14-Month Baby Update

originally published on 10/13/2021

Picture

Lily is doing very well, but teething is a bitch. At night she’s basically decided to revert to newborn mode, coming every two hours. It’s become so bad two weeks ago that I straight out refused to give her the boob, which resulted in more frustration and crying (on both sides). But with the teeth also came the appetite and we can now finally speak of actual meals for her. (Her favourite is fried foods and pasta). 

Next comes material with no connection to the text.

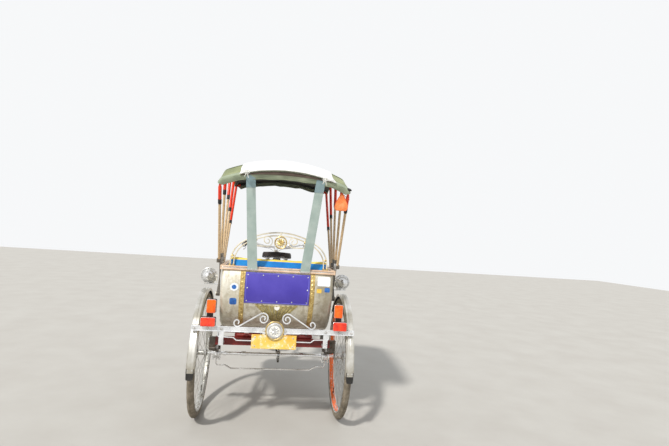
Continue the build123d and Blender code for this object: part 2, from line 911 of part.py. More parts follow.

While she’s standing up to balance, she’s not walking yet (at 14 months), but I feel she’s going through a massive language learning boost and mobility is just not as important right now. She’s constantly looking through books and naming everything in her baby babble. So far she can already say the following words: nose, eye, mouth, mama, papa, “eis” (which means hot) and cat. Also she mimics all animals sounds, which is just so cute. Despite being completely and wholly convinced by the concepts of Pikler and Montessori, which clearly state each child develops in their own stage and we should give them time, I sometimes yearn for her to walk. She’s the last baby in the baby group to crawl, everyone’s running circles around her, and I sometimes have to stop myself from lamenting her not walking yet. 

Why is there always this need to compare our children to others? I read and reflect as a mother, and still sometimes have this nagging little voice in my head about how other children can already do this and that. Or, worse, I find myself bragging about all the words she can already say – of course I’m proud, but no one else needs a blow-by-blow account on her speech development, right? (Except for you, dear reader, who gets it served hot on this blog).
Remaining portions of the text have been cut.